Central Bedfordshire does its' bit to tackle climate crisis
Solar panels on the road at Thorn Turn will power the depot
Central Bedfordshire Council has installed solar panels directly onto the road surface of their Thorn Turn highways depot car park to light, heat and power the depot.
The panels, which have been laid in partnership with infrastructure contractor Colas Ltd, can generate up to 17,400kW of electricity an hour. This would provide enough energy for around five houses a year.
Vehicles will still be able to drive directly on the panels, in the same way as a regular road surface, with the panels generating power through sunlight at the same time.

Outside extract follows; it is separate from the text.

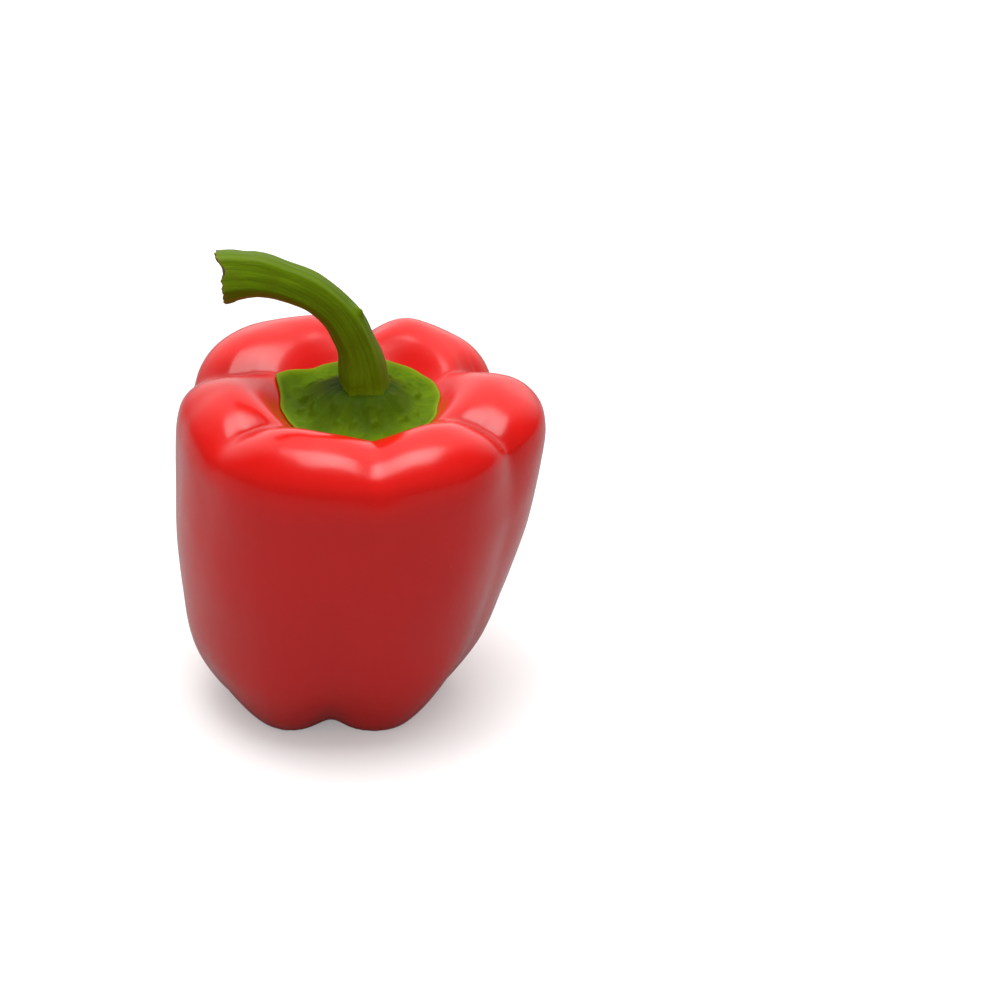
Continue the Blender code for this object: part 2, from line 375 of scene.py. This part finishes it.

This will reduce CO2 emissions, helping the council to reduce its carbon footprint and support the council’s aim for the depot to be run completely on renewable energy. It’s one example of how the council is working towards becoming net zero by 2030 as detailed in the Sustainability Plan.
This is the third ADEPT Live Labs trial, where the council is piloting three renewable energy projects, as part of the £22.9 million ADEPT Smart Places Live Labs Programme. The three schemes focus on capturing and reusing solar, kinetic and thermal energy, and were secured following a successful £1.05 million bid made to the Department for Transport.
This solar car park follows the successful thermal energy trial also at Thorn Turn car park where the council installed five geothermic probes that extend 150 metres into the ground. The geothermic probes respond when the temperature drops to freezing by using the thermal energy to de-ice the car park. This enables vehicles to continue operating and saves money on gritting salt. The heat is contained in an on-site geothermal storage unit and can also be used to heat the depot, saving on energy bill costs.
Councillor Steven Dixon, Executive Member for Sustainability and Transformation at Central Bedfordshire Council, said: “I am delighted we're part of this exciting and innovative trial. The green energy created using the panels will be stored, with the intention of using it to power our highways depot.
“Having seen the installation, I am really looking forward to seeing how this solar trial will work. Our aim is to run the depot purely on renewable energy, this will help save on our energy bills and make our building more sustainable.
“Our next step – along with Cranfield University – will be looking at the results of the three trials to consider how we could branch out further across other parts of Central Bedfordshire and into our other buildings. We are committed to doing our bit for the planet.”